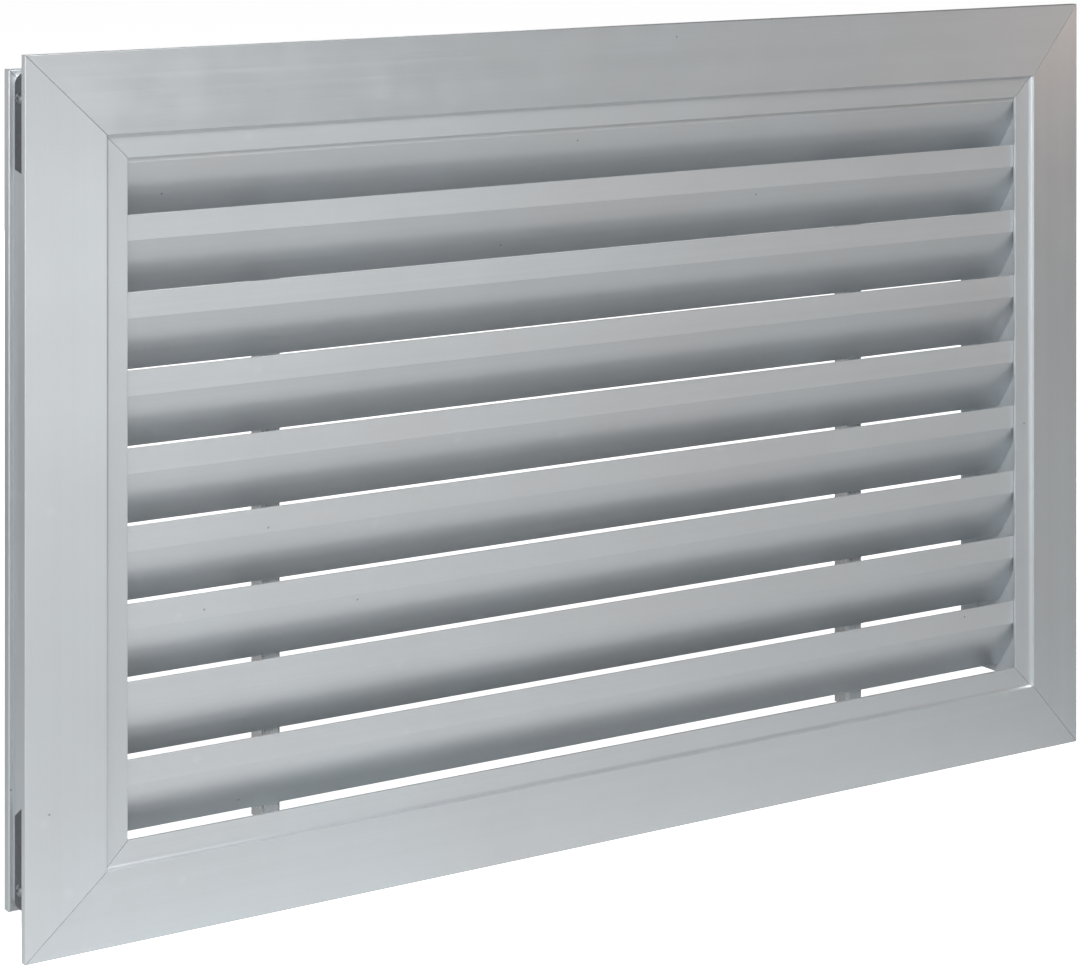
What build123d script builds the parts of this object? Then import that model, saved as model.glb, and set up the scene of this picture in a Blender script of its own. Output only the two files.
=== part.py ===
"""Louvred air grille: a mitred aluminium frame around nine fixed louvre blades.

Axes: X to the right along the blades, +Y into the wall, Z up. Units are millimetres.
The origin is the centre of the opening, on the wall plane that the rim of the flange touches.
"""

import math
import os

from build123d import *

# Overall size of the flange and of the parts that follow from it.
OVERALL_WIDTH = 710.0
OVERALL_HEIGHT = 460.0
FACE_WIDTH = 55.0  # outer rim to opening, on all four sides

# Frame extrusion: the section is drawn with inset from the rim and depth along +Y.
SKIN = 1.8
BAND_WIDTH = 42.2  # sloping outer band of the flange
RIM_DEPTH = 4.2  # straight edge that stands on the wall
RIDGE_HEIGHT = 11.6  # highest line of the flange, in front of the wall
STEP_DOWN = 2.6  # from the ridge back to the narrow inner band
STEP_RADIUS = 2.1  # hollow at the foot of that step
RIM_RADIUS = 0.6
NECK_INSET = 13.9  # outer face of the neck that enters the wall
NECK_DEPTH = 47.0
SHOULDER_OUT = 2.7  # the neck steps out behind the cleat groove
SHOULDER_LENGTH = 5.5
SHOULDER_RADIUS = 1.0
GROOVE_WIDTH = 22.5
CARRIER_RIB_INSET = 38.0
CARRIER_RIB_REACH = 14.0
MERGE = 0.5  # how far one wall of a section runs into the next
SECTION_RADIUS = 0.35
MITRE_GAP = 0.24

# Corner cleats: bent plates that lie in the groove around the neck, against its front rib.
CLEAT_THICKNESS = 1.5
CLEAT_WIDTH = 17.25
CLEAT_FRONT_GAP = 0.25
CLEAT_REAR_LENGTH = 50.3  # both legs end in a slanted cut that is longer at the front
CLEAT_SHORT_FRONT = 53.5
CLEAT_LONG_FRONT = 62.4
CLEAT_BEND = 6.5  # outside radius; the neck below is rounded to match
RIVET_DISTANCE = 13.0  # from the outside corner of a cleat
RIVET_FROM_REAR = 5.5
RIVET_RADIUS = 1.6
RIVET_HEAD_RADIUS = 3.1
RIVET_HEAD_HEIGHT = 1.2
RIVET_TAIL_RADIUS = 2.3
RIVET_TAIL_LENGTH = 2.2
RIVET_TAIL_ROUND = 0.8
RIVET_PIN_RADIUS = 0.9
RIVET_PIN_RECESS = 0.5

# Louvre blades.
BLADE_COUNT = 9
BLADE_PITCH = 40.0
FIRST_BLADE_DROP = 44.5  # rim of the flange down to the top of the first blade
BLADE_FRONT = -7.0
BLADE_SKIN = 1.4
LIP_HEIGHT = 13.2
CREASE_ANGLE = 24.0  # slope just below the lip, from the vertical
TAIL_ANGLE = 36.0
CURVE_START_DROP = 19.0
CURVE_END_DROP = 32.0
BLADE_DROP = 43.0
BLADE_EDGE_RADIUS = 0.3
PORT_BORE_RADIUS = 1.6
PORT_OUTER_RADIUS = 3.1
PORT_SLOT = 1.4
PORT_BEHIND_SKIN = 2.9
UPPER_PORT_DROP = 6.5
LOWER_PORT_ANGLE = 29.0  # slope of the face in front of this port
TRACK_DROP = 33.9
TRACK_SLOT = 3.1
TRACK_WALL = 1.2

# Carriers: channels that hold the ends of the blades.
CARRIER_SKIN = 1.5
END_CLEARANCE = 4.5  # opening edge to the face that the blades butt against
CARRIER_BACK = 33.0
CARRIER_TURN_IN = 12.0
CARRIER_LEG_BACK = 11.0
CARRIER_BOTTOM = -183.0
CARRIER_TOP = 188.0
CARRIER_SCREW_HEIGHTS = (-150.0, 0.0, 150.0)
CARRIER_SCREW_DEPTH = 4.5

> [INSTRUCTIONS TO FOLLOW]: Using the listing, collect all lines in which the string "that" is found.

> [THE COMPLETED TASK]:
What build123d script builds the parts of this object? Then import that model, saved as model.glb, and set up the scene of this picture in a Blender script of its own. Output only the two files.
The origin is the centre of the opening, on the wall plane that the rim of the flange touches.
# Overall size of the flange and of the parts that follow from it.
RIM_DEPTH = 4.2  # straight edge that stands on the wall
STEP_RADIUS = 2.1  # hollow at the foot of that step
NECK_INSET = 13.9  # outer face of the neck that enters the wall
# Corner cleats: bent plates that lie in the groove around the neck, against its front rib.
CLEAT_REAR_LENGTH = 50.3  # both legs end in a slanted cut that is longer at the front
# Carriers: channels that hold the ends of the blades.
END_CLEARANCE = 4.5  # opening edge to the face that the blades butt against